Two high-yielding rice varieties released to the government of Burundi in March can help hundreds of thousands of farmers overcome a major disease in the country’s irrigated rice areas. Developed at the International Rice Research Institute (IRRI), IR87546-84-3-3-2 (photo above) and IR13A256, have yields of 7.5 and 6.7 t/ha, respectively, and possess resistance to rice blast, a fungal disease that can wipe out an entire crop.

“These varieties are set to improve rice production in our country where subsistence agriculture is still happening and where rice is slowly becoming a cash crop,” says Dr. Joseph Bigirimana, IRRI-East and Southern Africa (IRRI-ESA) regional coordinator. “These will help uplift lives of smallholder farmers in Burundi, more than 60% of whom are women farmers, who work to put daily food in the table for their families to eat.”

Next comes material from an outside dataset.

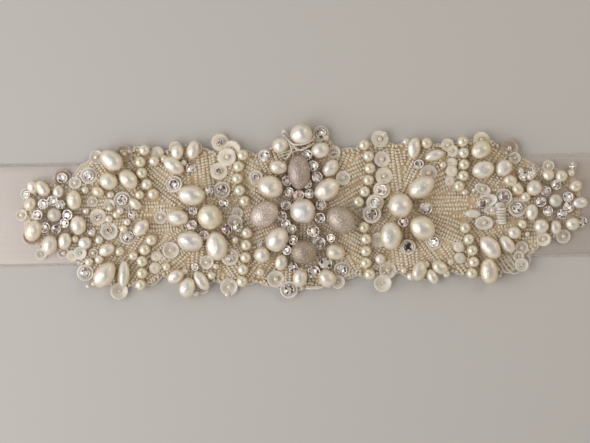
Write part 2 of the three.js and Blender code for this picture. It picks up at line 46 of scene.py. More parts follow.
# Ribbon sizes, as in the solids
RIBBON_WIDTH = 38.0
RIBBON_THICK = 0.5
SOLID_WALL = 1.0
GAP = 0.3
FRONT_HALF = 145.0
RUNS = 8
RUN_PITCH = SOLID_WALL + GAP
OUTER_FOLD_X = 274.0
INNER_FOLD_X = 151.0
FOLD_BULGE = 1.6
CUT_END_X = 156.0
CUT_SLANT = 7.0
# how far each fold lies beyond and to the side of its place in a perfect stack
FOLD_OVER = (0, 1.6, -1.2, 0.6, 1.1, -1.5, -0.4, 0.8)
FOLD_SIDE = (0, 0.7, -0.5, 0.9, 0.2, -0.9, 0.4, 1.2)
RUN_STEPS, FOLD_STEPS, FRONT_STEPS = 30, 10, 146
RUN_SAG = 0.05
SLANT_FROM = 0.9
# height of the front's soft ripples, and their length for each radian
RIPPLE, RIPPLE_OVER = 0.12, 23.0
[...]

This development is a win for rice scientists and researchers in their mission to ensure food security in the country, according to Bigirimana.

“The primary beneficiaries of these varieties are at least 150,000 smallholder farmers living in the lowland of Imbo region along Ruzizi and along Lake Tanganyika,” adds Alexis Ndayiragije, lead of IRRI’s Eastern and Southern Africa (ESA) breeding team. “Breeders have to shorten the breeding cycle and deliver new resistant varieties within a short periode due to disease resistance breakdown through ESA RGA platform.”

Burundi is a small country and is considered as one of the poorest in the world. Most of the country’s poor are small-scale farmers. Other challenges in agricultural production in the country include sheath rot and the rice yellow mottle virus.

“It is considered a success whenever a new rice variety is released to our government,” says Bigirimana. “However, we still have a long way to go as we are actively assisting Burundi’s Ministry of Agriculture to multiply and distribute the seeds of these new varieties so that farmers can begin planting these seeds.”

A rice line introduced in Burundi goes through several stages of evaluation beginning with observation, preliminary and advanced yield trials where the line is tested in multi-environmental settings, and a participatory variety selection or PVS. During the PVS, all the stakeholders in the rice value chain—seed producers, rice growers, millers, vendors and consumers—are involved in the selection of good lines. The government of Burundi and IRRI’s collaborative work on rice began in 2008. In 2011, IRRI released two rice varieties, locally known as Vuninzara and Gwizumwimbu, for irrigated lowland areas. Within two years, 90% of the rice-growing areas in irrigated lowlands were planted with these varieties and Vuninzara became a very popular variety. Unfortunately, in 2014, the variety became susceptible to rice blast causing significant decrease in yields. Another variety, Mugwiza, was released at the end of 2016 to replace Vuninzara.

Since 2011, IRRI has released a total of 15 varieties in other ESA countries: four in Mozambique, three in Uganda, two in Tanzania, one in Kenya, and five in Burundi including the two newly released varieties.